• **Stated task**: Below are entries. Reproduce exactly the lines between the line holding "Reconstruct the object" and the line holding "import * as", inclusive, and only those.

• **Provided records**:
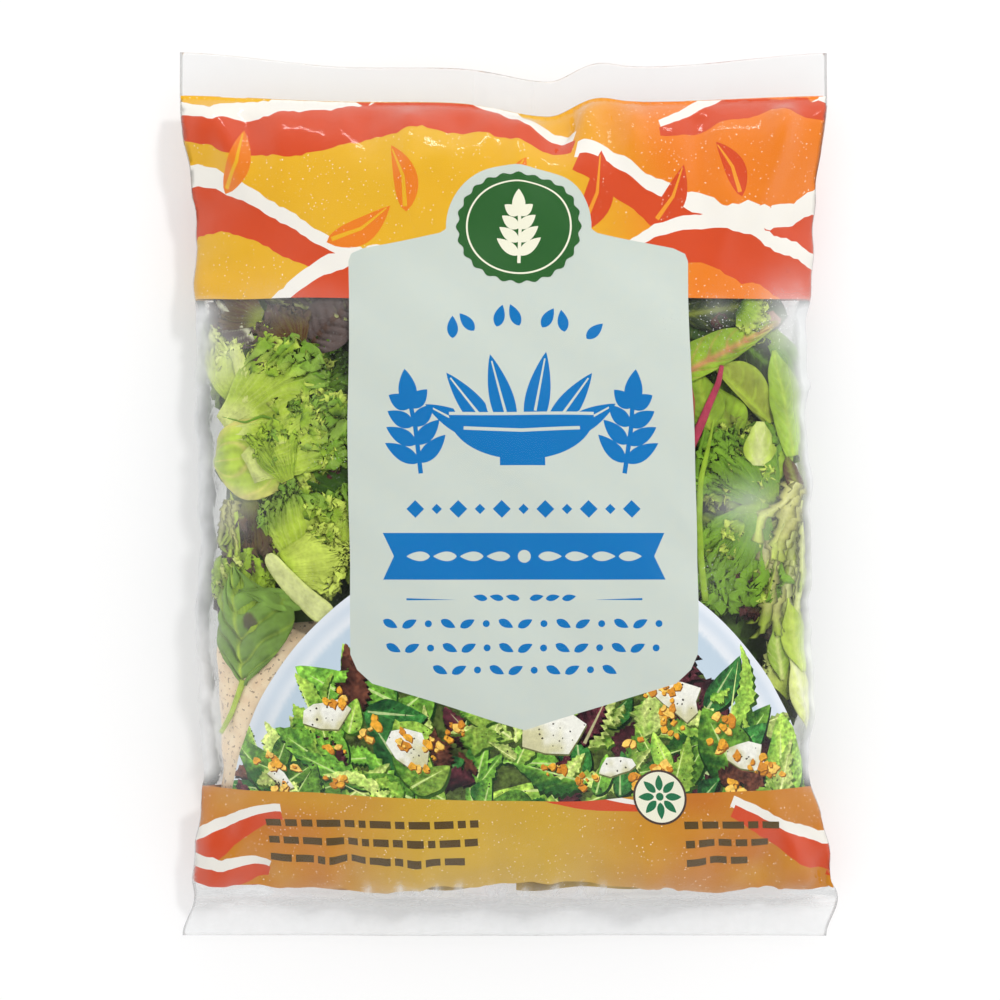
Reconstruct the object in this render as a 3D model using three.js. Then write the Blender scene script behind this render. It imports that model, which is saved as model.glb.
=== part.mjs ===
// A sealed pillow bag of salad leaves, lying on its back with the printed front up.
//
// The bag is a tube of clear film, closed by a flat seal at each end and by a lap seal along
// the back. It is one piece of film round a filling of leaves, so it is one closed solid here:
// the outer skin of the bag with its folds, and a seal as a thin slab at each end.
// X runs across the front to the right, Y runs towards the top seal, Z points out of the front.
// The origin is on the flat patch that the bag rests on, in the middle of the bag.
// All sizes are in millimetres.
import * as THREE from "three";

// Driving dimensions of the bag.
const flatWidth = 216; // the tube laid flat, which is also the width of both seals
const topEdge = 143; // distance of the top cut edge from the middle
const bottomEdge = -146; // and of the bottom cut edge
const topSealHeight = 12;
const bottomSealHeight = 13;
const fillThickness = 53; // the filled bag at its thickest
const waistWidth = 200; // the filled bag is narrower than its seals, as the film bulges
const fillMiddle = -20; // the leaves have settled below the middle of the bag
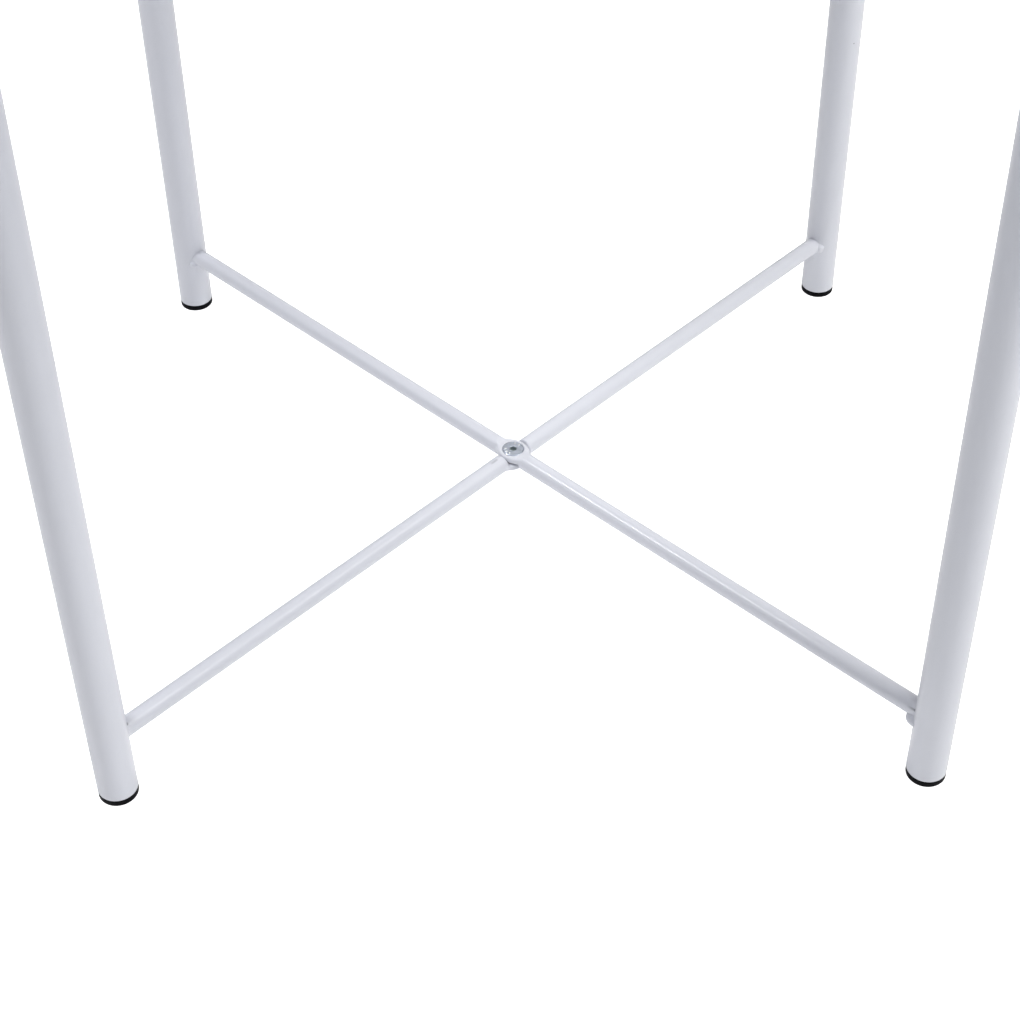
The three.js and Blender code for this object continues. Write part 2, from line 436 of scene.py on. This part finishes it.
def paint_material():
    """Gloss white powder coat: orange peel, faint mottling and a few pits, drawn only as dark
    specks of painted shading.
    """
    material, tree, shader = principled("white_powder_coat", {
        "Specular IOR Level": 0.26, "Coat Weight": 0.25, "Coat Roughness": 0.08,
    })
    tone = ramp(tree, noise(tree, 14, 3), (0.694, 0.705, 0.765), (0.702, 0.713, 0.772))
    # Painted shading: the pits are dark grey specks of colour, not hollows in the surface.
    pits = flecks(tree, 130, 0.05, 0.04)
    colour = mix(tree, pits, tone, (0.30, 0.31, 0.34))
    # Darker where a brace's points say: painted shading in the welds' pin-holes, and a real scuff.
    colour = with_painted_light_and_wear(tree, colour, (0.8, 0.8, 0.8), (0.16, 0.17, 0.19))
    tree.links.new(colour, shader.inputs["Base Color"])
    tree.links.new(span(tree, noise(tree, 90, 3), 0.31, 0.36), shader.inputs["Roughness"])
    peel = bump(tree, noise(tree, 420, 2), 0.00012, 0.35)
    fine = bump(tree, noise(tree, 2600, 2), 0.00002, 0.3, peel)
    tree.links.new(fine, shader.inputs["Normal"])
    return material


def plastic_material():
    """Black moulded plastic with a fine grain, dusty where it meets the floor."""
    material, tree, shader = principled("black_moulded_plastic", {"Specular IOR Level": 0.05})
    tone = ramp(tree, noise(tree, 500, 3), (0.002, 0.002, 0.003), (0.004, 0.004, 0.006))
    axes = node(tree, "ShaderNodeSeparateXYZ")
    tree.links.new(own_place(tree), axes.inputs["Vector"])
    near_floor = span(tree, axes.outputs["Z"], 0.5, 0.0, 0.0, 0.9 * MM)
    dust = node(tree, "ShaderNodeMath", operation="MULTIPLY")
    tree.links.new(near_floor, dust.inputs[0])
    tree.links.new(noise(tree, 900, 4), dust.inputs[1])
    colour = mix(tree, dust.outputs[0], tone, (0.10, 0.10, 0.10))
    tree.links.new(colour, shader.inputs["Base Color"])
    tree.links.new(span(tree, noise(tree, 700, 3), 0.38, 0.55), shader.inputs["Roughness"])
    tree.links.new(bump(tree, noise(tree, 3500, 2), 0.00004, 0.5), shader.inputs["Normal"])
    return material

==

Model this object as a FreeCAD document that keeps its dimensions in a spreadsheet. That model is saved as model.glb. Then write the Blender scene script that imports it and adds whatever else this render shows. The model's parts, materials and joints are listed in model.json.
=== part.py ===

* * *

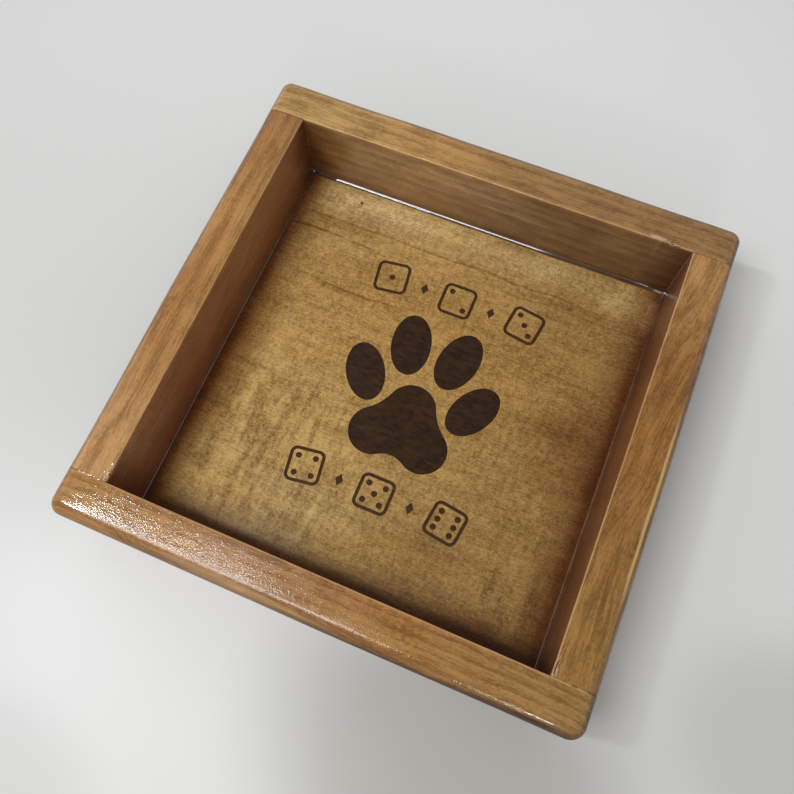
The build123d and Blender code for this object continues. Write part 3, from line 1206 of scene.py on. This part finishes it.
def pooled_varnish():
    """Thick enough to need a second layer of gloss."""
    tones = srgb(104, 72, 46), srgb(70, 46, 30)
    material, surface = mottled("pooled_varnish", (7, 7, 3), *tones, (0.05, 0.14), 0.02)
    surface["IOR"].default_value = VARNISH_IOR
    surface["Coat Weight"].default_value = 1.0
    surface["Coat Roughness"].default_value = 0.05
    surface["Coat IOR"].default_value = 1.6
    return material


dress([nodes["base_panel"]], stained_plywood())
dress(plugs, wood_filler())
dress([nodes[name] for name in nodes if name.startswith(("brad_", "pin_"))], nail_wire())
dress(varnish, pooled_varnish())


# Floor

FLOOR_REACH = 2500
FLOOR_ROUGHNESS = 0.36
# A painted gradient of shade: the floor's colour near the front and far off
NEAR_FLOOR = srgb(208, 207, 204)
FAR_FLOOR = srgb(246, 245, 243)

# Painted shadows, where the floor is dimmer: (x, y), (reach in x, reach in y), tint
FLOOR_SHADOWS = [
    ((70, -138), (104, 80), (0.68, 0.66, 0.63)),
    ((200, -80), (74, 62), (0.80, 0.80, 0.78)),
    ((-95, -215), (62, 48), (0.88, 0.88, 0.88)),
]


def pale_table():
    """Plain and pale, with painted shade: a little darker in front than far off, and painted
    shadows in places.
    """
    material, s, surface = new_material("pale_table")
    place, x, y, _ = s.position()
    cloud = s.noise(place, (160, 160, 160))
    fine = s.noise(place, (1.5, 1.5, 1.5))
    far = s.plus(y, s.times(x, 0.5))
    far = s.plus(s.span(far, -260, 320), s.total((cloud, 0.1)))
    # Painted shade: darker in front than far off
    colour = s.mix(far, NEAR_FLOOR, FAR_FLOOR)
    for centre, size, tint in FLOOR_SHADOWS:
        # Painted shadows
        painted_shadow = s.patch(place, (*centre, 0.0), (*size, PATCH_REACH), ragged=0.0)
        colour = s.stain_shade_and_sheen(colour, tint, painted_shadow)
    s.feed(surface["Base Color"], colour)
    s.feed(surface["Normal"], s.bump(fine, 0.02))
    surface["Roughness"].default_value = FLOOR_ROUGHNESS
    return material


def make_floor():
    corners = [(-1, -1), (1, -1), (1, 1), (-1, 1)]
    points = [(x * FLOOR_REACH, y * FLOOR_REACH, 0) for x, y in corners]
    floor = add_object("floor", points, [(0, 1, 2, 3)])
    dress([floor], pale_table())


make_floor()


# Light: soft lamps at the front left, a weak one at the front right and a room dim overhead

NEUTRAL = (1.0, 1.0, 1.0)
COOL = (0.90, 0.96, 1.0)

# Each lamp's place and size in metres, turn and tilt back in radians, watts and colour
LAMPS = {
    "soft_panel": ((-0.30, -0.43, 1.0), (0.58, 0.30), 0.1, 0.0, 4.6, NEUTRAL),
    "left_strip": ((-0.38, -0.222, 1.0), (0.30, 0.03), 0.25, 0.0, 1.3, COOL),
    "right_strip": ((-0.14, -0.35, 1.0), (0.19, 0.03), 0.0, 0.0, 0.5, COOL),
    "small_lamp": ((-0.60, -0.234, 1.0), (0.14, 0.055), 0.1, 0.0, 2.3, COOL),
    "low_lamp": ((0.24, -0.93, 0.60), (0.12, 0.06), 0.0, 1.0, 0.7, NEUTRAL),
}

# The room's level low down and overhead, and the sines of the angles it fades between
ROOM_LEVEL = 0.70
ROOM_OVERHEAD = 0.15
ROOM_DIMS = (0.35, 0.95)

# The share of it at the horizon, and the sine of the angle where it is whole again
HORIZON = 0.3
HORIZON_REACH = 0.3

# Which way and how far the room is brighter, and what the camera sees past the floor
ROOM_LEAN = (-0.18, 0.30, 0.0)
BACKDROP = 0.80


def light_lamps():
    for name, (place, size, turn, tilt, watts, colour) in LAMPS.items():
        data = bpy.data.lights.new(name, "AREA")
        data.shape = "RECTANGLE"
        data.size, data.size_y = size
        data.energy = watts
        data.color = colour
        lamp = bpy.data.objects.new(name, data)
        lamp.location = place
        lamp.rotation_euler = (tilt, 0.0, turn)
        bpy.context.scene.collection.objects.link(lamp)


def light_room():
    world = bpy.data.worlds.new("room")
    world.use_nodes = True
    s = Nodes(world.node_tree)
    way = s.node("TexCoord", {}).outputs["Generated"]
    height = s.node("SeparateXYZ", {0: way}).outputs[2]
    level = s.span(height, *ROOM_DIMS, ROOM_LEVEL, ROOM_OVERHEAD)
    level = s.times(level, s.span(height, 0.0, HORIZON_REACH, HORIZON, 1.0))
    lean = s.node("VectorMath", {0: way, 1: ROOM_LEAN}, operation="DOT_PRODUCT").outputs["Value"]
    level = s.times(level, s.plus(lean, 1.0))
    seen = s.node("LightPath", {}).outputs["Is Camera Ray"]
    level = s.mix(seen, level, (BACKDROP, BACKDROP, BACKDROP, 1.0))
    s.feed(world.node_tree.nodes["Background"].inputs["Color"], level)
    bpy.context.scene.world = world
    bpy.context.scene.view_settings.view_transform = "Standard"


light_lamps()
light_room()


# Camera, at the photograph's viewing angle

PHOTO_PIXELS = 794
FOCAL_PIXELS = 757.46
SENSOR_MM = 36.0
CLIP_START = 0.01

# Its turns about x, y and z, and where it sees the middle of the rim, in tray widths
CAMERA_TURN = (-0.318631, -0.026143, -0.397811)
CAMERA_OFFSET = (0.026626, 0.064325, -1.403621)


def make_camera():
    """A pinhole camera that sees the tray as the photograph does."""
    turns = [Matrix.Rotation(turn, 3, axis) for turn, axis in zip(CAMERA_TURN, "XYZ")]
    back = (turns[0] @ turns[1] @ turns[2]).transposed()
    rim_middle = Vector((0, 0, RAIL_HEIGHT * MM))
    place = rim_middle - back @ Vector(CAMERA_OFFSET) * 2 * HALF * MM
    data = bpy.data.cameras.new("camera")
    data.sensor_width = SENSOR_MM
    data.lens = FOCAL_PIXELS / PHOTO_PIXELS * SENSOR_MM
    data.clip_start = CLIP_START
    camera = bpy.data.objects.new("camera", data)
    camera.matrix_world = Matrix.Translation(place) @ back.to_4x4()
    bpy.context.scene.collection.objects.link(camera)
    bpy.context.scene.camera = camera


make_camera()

• **Solution to this task**:
Reconstruct the object in this render as a 3D model using three.js. Then write the Blender scene script behind this render. It imports that model, which is saved as model.glb.
=== part.mjs ===
// A sealed pillow bag of salad leaves, lying on its back with the printed front up.
//
// The bag is a tube of clear film, closed by a flat seal at each end and by a lap seal along
// the back. It is one piece of film round a filling of leaves, so it is one closed solid here:
// the outer skin of the bag with its folds, and a seal as a thin slab at each end.
// X runs across the front to the right, Y runs towards the top seal, Z points out of the front.
// The origin is on the flat patch that the bag rests on, in the middle of the bag.
// All sizes are in millimetres.
import * as THREE from "three";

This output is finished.